What this task involves: Only the lines from the one containing "both_sides([axle_box(x) for x in wheel_x.values()]))" through the one containing "record = json.load(file)" are to be copied, exactly and with both ends kept.
START
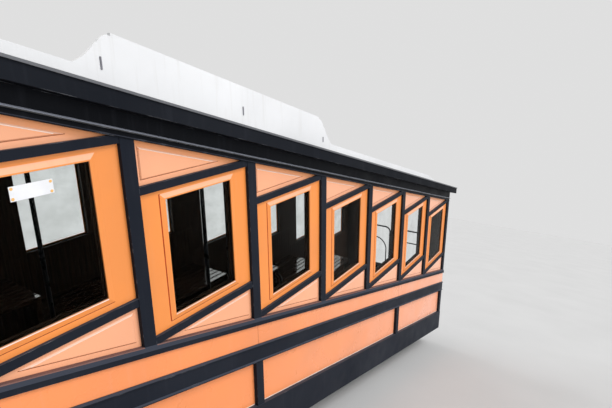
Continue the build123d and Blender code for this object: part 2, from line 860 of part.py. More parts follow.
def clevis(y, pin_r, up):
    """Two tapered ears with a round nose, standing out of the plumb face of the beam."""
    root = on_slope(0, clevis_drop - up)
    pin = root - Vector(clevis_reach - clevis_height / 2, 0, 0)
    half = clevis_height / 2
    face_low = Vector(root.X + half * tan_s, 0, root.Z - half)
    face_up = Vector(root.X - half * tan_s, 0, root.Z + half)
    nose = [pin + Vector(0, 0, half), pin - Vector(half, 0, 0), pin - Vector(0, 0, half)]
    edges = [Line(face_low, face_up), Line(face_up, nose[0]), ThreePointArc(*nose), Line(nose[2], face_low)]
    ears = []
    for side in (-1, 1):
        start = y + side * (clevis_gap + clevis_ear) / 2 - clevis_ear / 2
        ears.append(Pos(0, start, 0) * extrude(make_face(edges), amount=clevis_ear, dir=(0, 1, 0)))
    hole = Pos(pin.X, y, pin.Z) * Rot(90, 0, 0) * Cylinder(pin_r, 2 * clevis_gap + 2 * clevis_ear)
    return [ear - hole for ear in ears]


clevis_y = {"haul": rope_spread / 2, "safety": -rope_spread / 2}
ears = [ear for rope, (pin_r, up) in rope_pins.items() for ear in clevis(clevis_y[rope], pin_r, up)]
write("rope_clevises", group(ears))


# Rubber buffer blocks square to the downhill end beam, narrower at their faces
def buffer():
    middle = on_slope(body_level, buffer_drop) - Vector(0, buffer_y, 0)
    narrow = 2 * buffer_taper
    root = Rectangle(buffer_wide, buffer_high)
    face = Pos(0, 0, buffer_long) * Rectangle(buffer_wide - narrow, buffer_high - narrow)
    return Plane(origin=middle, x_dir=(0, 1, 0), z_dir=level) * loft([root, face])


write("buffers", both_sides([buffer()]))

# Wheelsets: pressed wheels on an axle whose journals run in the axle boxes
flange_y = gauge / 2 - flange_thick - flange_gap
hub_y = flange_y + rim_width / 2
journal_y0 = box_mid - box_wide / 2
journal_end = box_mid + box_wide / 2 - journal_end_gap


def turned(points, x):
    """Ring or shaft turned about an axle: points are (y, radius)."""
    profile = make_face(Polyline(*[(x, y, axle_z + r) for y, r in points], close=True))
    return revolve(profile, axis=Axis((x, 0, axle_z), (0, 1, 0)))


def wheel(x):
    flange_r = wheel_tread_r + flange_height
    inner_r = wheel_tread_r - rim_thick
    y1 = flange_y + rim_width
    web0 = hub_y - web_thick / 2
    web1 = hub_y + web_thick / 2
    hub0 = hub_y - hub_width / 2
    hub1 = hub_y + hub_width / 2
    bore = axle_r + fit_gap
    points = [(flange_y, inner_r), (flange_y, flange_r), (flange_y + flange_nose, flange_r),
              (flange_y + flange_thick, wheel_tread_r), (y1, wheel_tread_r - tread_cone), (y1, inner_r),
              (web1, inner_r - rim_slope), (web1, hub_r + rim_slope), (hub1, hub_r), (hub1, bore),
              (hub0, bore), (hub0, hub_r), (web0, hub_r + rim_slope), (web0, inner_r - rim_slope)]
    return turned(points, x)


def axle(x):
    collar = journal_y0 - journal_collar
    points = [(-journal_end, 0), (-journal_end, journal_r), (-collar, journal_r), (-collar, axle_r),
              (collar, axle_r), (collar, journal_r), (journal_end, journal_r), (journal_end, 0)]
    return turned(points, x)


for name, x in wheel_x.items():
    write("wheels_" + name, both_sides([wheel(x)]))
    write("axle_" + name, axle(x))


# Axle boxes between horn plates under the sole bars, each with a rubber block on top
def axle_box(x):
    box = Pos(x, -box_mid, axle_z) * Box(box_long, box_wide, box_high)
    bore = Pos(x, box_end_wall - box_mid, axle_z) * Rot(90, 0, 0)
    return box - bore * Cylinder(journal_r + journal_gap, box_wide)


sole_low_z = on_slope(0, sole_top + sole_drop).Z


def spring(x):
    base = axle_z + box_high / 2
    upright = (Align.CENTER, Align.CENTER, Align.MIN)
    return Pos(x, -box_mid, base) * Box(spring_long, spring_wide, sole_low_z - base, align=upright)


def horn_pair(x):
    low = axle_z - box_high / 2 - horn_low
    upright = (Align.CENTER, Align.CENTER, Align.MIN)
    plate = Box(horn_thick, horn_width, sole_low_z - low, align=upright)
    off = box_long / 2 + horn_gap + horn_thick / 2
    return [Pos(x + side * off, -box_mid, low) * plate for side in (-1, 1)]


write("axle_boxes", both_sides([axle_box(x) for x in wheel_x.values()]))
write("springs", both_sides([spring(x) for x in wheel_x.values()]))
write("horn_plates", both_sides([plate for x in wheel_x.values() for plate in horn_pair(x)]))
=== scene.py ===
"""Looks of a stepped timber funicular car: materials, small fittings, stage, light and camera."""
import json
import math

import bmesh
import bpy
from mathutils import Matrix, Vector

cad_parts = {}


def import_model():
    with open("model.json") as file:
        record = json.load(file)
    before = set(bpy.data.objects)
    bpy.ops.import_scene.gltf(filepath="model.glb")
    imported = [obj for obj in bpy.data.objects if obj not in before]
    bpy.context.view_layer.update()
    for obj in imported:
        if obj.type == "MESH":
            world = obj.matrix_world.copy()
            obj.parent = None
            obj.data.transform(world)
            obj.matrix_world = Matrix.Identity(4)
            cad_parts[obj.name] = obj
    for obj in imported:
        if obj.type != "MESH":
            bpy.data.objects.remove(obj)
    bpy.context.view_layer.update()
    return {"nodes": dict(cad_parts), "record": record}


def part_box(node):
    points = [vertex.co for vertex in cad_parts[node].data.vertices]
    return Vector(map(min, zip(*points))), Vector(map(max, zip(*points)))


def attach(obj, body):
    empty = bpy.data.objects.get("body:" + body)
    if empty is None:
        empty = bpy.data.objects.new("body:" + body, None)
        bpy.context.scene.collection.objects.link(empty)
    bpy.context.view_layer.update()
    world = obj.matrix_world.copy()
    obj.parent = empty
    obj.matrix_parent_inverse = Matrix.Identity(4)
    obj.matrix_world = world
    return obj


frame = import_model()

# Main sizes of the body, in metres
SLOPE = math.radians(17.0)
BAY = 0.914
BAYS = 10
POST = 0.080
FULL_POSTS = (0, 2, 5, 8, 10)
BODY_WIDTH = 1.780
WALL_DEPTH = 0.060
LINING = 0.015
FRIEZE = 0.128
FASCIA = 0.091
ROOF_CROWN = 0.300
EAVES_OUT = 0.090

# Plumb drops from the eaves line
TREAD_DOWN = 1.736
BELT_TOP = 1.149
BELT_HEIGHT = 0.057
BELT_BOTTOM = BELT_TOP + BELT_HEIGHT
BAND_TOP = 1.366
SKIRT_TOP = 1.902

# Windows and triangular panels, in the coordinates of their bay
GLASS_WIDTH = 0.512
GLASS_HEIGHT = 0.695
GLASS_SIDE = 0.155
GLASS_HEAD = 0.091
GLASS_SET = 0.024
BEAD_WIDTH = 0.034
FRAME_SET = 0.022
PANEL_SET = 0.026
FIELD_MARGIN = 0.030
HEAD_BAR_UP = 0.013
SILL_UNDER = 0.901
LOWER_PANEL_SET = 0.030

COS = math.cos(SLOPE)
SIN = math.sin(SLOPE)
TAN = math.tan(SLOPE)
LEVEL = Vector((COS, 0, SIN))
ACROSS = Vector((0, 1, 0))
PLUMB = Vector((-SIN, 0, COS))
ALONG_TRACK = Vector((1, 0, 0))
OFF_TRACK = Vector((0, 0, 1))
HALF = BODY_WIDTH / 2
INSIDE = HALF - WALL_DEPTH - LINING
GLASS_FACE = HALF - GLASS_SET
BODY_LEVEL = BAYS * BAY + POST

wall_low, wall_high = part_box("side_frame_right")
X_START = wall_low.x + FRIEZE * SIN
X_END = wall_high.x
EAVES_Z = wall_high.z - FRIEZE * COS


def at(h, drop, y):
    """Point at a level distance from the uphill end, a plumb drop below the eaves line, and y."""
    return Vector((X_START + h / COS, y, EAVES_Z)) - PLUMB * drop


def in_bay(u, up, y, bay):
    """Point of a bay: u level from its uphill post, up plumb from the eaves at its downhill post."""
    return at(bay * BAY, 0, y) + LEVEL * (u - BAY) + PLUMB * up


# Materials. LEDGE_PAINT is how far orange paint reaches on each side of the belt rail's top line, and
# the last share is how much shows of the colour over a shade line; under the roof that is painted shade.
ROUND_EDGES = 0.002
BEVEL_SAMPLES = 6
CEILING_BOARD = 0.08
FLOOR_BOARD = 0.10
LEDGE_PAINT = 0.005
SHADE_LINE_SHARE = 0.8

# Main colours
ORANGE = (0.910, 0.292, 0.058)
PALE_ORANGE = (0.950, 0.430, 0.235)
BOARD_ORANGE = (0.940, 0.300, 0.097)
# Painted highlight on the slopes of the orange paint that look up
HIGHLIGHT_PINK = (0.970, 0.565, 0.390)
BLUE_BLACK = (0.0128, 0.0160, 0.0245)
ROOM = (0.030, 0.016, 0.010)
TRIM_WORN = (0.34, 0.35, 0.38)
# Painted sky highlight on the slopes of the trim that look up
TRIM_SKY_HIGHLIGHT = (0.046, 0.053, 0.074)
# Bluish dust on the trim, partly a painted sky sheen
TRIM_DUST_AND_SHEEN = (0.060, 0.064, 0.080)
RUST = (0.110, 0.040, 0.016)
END
Output of the exercise:
write("axle_boxes", both_sides([axle_box(x) for x in wheel_x.values()]))
write("springs", both_sides([spring(x) for x in wheel_x.values()]))
write("horn_plates", both_sides([plate for x in wheel_x.values() for plate in horn_pair(x)]))
=== scene.py ===
"""Looks of a stepped timber funicular car: materials, small fittings, stage, light and camera."""
import json
import math

import bmesh
import bpy
from mathutils import Matrix, Vector

cad_parts = {}


def import_model():
    with open("model.json") as file:
        record = json.load(file)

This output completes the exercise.